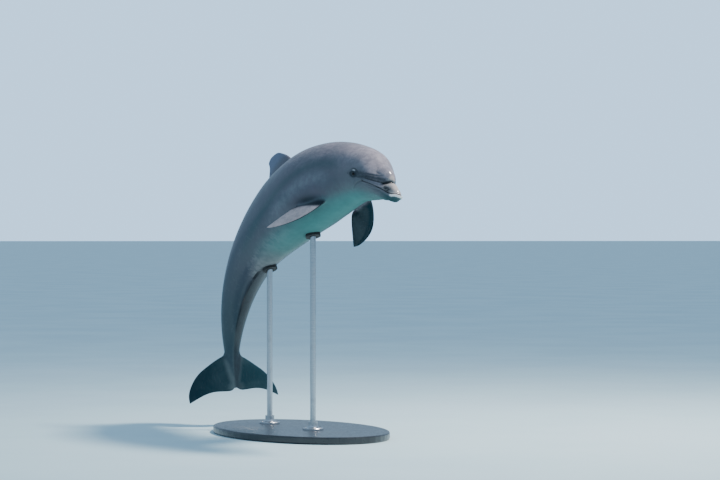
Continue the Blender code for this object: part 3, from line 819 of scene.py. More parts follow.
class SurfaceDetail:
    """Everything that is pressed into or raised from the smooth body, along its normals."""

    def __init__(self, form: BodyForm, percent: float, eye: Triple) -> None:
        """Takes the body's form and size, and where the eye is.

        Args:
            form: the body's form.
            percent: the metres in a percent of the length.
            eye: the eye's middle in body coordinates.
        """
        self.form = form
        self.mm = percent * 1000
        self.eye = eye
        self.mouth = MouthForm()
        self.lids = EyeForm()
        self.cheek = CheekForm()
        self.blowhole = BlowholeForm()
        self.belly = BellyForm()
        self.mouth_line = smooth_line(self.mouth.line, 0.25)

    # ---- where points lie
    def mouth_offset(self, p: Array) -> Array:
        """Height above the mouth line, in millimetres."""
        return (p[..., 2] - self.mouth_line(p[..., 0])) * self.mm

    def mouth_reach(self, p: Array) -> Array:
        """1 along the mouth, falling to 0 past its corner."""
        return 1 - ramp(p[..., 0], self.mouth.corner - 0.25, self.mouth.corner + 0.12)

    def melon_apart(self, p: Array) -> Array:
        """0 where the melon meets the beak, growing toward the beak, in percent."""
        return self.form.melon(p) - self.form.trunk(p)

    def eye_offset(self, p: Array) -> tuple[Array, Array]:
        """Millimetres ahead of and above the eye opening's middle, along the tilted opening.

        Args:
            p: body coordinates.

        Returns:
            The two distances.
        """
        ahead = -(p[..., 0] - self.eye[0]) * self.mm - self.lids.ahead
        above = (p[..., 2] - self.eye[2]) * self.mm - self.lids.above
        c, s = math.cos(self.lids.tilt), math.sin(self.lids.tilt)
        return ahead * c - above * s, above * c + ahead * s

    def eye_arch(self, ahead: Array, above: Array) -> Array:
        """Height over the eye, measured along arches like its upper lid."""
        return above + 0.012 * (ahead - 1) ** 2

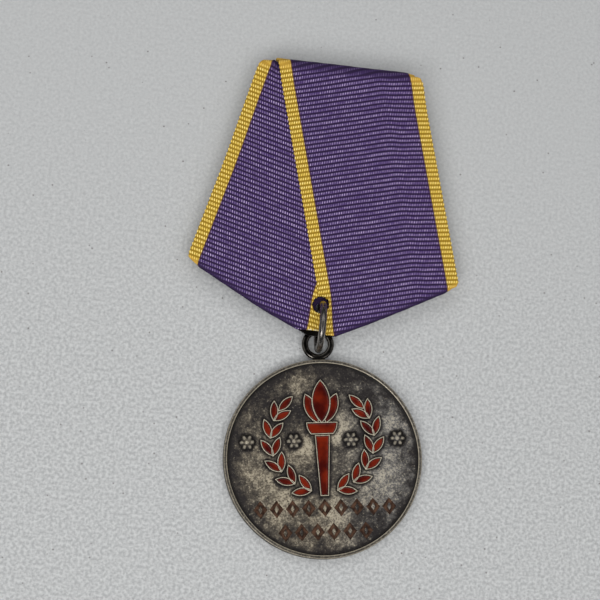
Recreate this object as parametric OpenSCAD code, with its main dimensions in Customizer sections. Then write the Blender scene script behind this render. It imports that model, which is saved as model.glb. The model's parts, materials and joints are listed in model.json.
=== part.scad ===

● ● ● ●

### YOUR OBJECTIVE
Repeat the records above exactly, leaving none out.

### SOLUTION TO THE PROBLEM
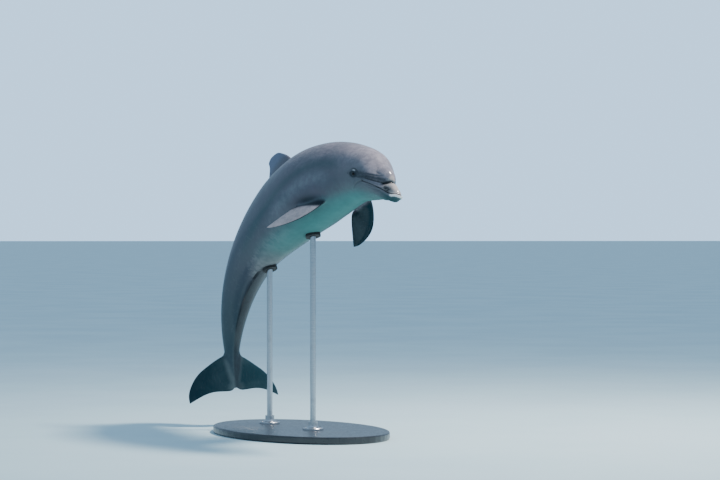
Continue the Blender code for this object: part 3, from line 819 of scene.py. More parts follow.
class SurfaceDetail:
    """Everything that is pressed into or raised from the smooth body, along its normals."""

    def __init__(self, form: BodyForm, percent: float, eye: Triple) -> None:
        """Takes the body's form and size, and where the eye is.

        Args:
            form: the body's form.
            percent: the metres in a percent of the length.
            eye: the eye's middle in body coordinates.
        """
        self.form = form
        self.mm = percent * 1000
        self.eye = eye
        self.mouth = MouthForm()
        self.lids = EyeForm()
        self.cheek = CheekForm()
        self.blowhole = BlowholeForm()
        self.belly = BellyForm()
        self.mouth_line = smooth_line(self.mouth.line, 0.25)

    # ---- where points lie
    def mouth_offset(self, p: Array) -> Array:
        """Height above the mouth line, in millimetres."""
        return (p[..., 2] - self.mouth_line(p[..., 0])) * self.mm

    def mouth_reach(self, p: Array) -> Array:
        """1 along the mouth, falling to 0 past its corner."""
        return 1 - ramp(p[..., 0], self.mouth.corner - 0.25, self.mouth.corner + 0.12)

    def melon_apart(self, p: Array) -> Array:
        """0 where the melon meets the beak, growing toward the beak, in percent."""
        return self.form.melon(p) - self.form.trunk(p)

    def eye_offset(self, p: Array) -> tuple[Array, Array]:
        """Millimetres ahead of and above the eye opening's middle, along the tilted opening.

        Args:
            p: body coordinates.

        Returns:
            The two distances.
        """
        ahead = -(p[..., 0] - self.eye[0]) * self.mm - self.lids.ahead
        above = (p[..., 2] - self.eye[2]) * self.mm - self.lids.above
        c, s = math.cos(self.lids.tilt), math.sin(self.lids.tilt)
        return ahead * c - above * s, above * c + ahead * s

    def eye_arch(self, ahead: Array, above: Array) -> Array:
        """Height over the eye, measured along arches like its upper lid."""
        return above + 0.012 * (ahead - 1) ** 2

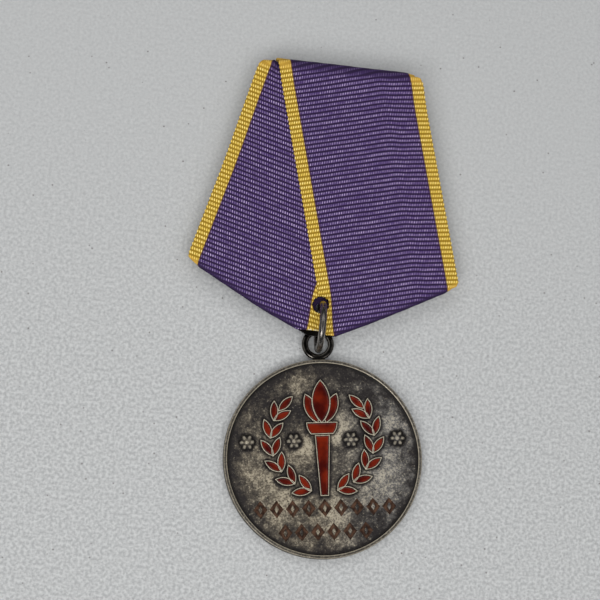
Recreate this object as parametric OpenSCAD code, with its main dimensions in Customizer sections. Then write the Blender scene script behind this render. It imports that model, which is saved as model.glb. The model's parts, materials and joints are listed in model.json.
=== part.scad ===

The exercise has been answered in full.